The ‘Promoter Penalties’ laws are in Div 290 of the TAA53.
- s290-50(4)(a) prescribes a maximum penalty for individuals is 5,000 penalty units, which, at the current level of $210 is $1.05m (see s4AA of the Crimes Act 1914).
- The maximum penalty for companies is five times that, at $25,000 penalty units, currently: $5.25m (s290-50(4)(a)).
- However, there is an alternative maximum penalty, which is the same for individuals and companies, and it is “twice the consideration received or receivable (directly or indirectly) by the entity and *associates of the entity in respect of the *scheme”. Depending on the ‘scheme’ this can be devastating large.
- The primary prohibition is: “An entity must not engage in conduct that results in that or another entity being a *promoter of a *tax exploitation scheme”. This sounds simple enough, but it’s ambit and effect depend on the definition of two key terms: ‘promoter’ and ‘tax exploitation scheme’.
- A Tax Exploitation Scheme is defined in s290-65 in terms no more grave than promoting a ‘tax avoidance’ scheme (the word ‘exploitation’ might seem to imply something more grave, but it does not).
- The term Promoter is defined in s290-60 as having a ‘substantial role’ in ‘marketing’ or otherwise ‘encouraging’ the ‘growth’ of the scheme. It is true that a person is not a ‘promoter’ “merely because the entity provides advice about the scheme” but it would be easy to slip past that – perhaps, for instance, by drawing the enabling documents.
- All of this is put into perspective by the Commissioner successfully applying the Promoter Penalties provisions to a Queensland adviser for marketing even tailored arrangements individual clients (see related Tax Technical Article).
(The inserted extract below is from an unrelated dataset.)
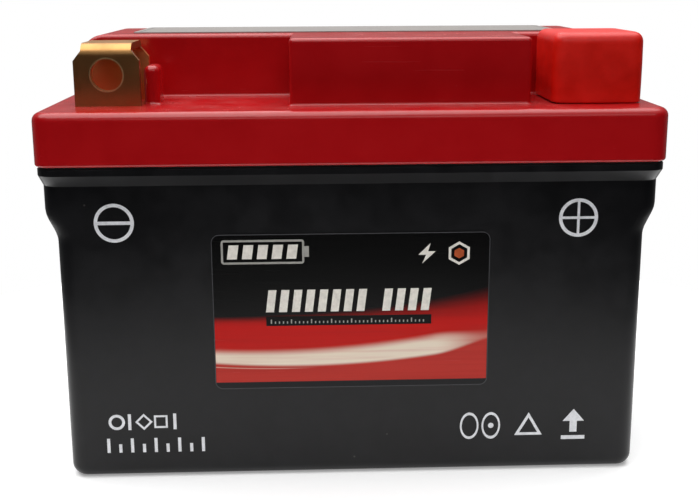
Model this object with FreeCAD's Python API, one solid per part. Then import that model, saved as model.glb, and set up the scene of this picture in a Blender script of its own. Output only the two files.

- The only thing to be said about these provisions is that the Commissioner does still have an onus to prove his case (even if only on the balance of probabilities). The luxury he gets of, generally, putting the onus of proof on taxpayers, does not apply. Initially, this was a cultural/technical issue for the Commissioner, but it is one that he seems to have overcome.
- In addition to imposing ‘civil penalties’ the other powers this gives the Commissioner is to seek injunctions (to restrain promotion before there is ‘exploitation’ or to stop it getting worse) and seeking ‘voluntary undertakings’ (which is a lesser but quicker, and more conciliatory version of an injunction, with possibly positive requirements, as well – for instance, further education requirements). We need to be mindful, though, of the trouble ASIC got into, before the Hayne Royal Commission Into the Financial Services Industry, for becoming too conciliatory and, effectively, a captive of the population it was meant to be policing. From what I’ve seen, however, the Commissioner is keen to make people examples, by litigating (and reasonably successfully, too).
This is against a factual backdrop, which is worth understanding and is summarised in the following ABC article.
- There was a second massive leak of documents from a Bermudian legal firm: Appleby (see Related Tax Technical article).
- One big matter, to come out of this leak was a massive (multi-billion dollar) restructuring, undertaken by Glencore, which the Commissioner wants to now challenge.
- Glencore has launched legal proceedings trying to get the Commissioner to give back documents it got through the Appleby leak, on the basis of ‘legal professional privilege’ or LPP – even though key documents, at least, are in the public domain and have been published in newspapers. On my understanding of the law of LPP, once the documents are in the public domain, the ‘genie is out of the bottle’ and there’s nothing that the Court can or will do.
- The Commissioner has been ‘sabre rattling’ in suggesting that the ‘Big 4’ accounting firms, who have advised on these matters, could, themselves have been ‘promotors’ of ‘tax exploitation schemes’ and have the Promotor Penalties provisions applied to them.
- That, in turn, has produced much ‘squawking’ by the Big 4, denouncing that as impossible (or, unthinkable, at least to them). They say that ‘merely advising’ does not make them a ‘promotor’, which is true, but doesn’t admit how easy it is to go beyond that.
- There is a Parliamentary Committee hearing (the Senate Estimates Committee) hearing into all this, and the Labor representatives, at least, are interested in whether there should be any change in the Legal Professional Privilege laws. Not that they need changing bearing in mind the ‘public domain’ point above and also that there is a ‘crime, fraud’ exception, where the bar is set at much lower levels of wrong doing than that.
- The Big 4 say that the LPP laws don’t need changing (which I agree with). But it important that it is ‘legal’ professional privilege, and it doesn’t apply to dealings with accountants (even if they are giving legal/tax advice). The accountants have been routing all their communications through the legal firms, hoping that will ‘do the trick’, but this is a fraught strategy.
- And to cap all of this off, there is a Federal election due by May 2019 (next year) on the back of which Labor wants to be seen to be doing things (not that they are the only political party wanting to look active in the policy space).
So, all in all, this is the tip of a really interesting ‘iceberg’.
[LTN 197, 12/10/18; Tax Month – October 2018]
FJM 15.10.18
CPD questions (answers available)
- What is the current maximum civil penalty for companies (in dollars), under the Promoter Penalties regime?
- Is Labor proposing to double this penalty?
- What is the alternative maximum civil penalty (not measured in ‘penalty units’)?
- Is this the same for individuals and companies?
- Is this to be doubled?
- Is ‘promoting’ include merely giving advice about a scheme?
- Is it easy to do more than give advice?
- Does the Civil Penalties regime go beyond imposing civil penalties?